The Army’s institute partners with academics at Arizona State University in a threatcasting lab, to ““find a way to constructively think about the threats that would be about 10 years in the future,” Hall said.

One major threat, Hall said, is the weaponization of artificial intelligence.

The cyber world often relies on autonomous systems that use data that forms models of the physical world. Think of airborne drones or driverless cars.

A breach of that data, even unintentionally, can weaken or destroy a system. A hacker might gain control of that computerized car to drive it into a crowd of people.

The challenge in fighting that threat is the lack of a concrete location. Attacks can be launched remotely from virtually anywhere.

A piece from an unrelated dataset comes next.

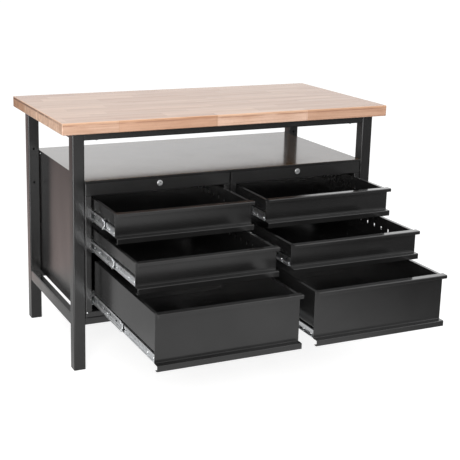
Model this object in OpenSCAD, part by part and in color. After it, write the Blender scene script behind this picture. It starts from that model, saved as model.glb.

“If you go back to the Second World War, we could spot factories and drop bombs on factories,” Hall said. “Where our artificial intelligence weapons of an adversary might be built is unknown. It could be that we find that they’re building them on our own space or that they’re building them distributively. But really the ability to have a weapons factory that’s building AI is something that’s completely new.”

Hall summed it up like this: Efficiency is easy to hack.

Technology producers strive to make its technology easy for customers to use. But if a threat actor figures out the automation that drives that efficiency, it also can be weaponized.

“As you look at these complex systems, you start to look at the ways that we try to make the systems easier for consumers and customers, to try to make things more efficient,” Hall said. “And then you really find that that efficiency is an area of weakness and something that is exploitable.”

Hall shared a quote from Dr. Edward Sobiesk, a professor of computer and cyber science at West Point. Sobiesk often tells the cadets he instructs: “I don’t need a robot army. I intend to use yours.”

This week’s symposium is being held by the Armed Forces Communications and Electronics Association, a nonprofit group dedicated to advancing professional knowledge and relationships in the fields of communications, information technology, intelligence and security.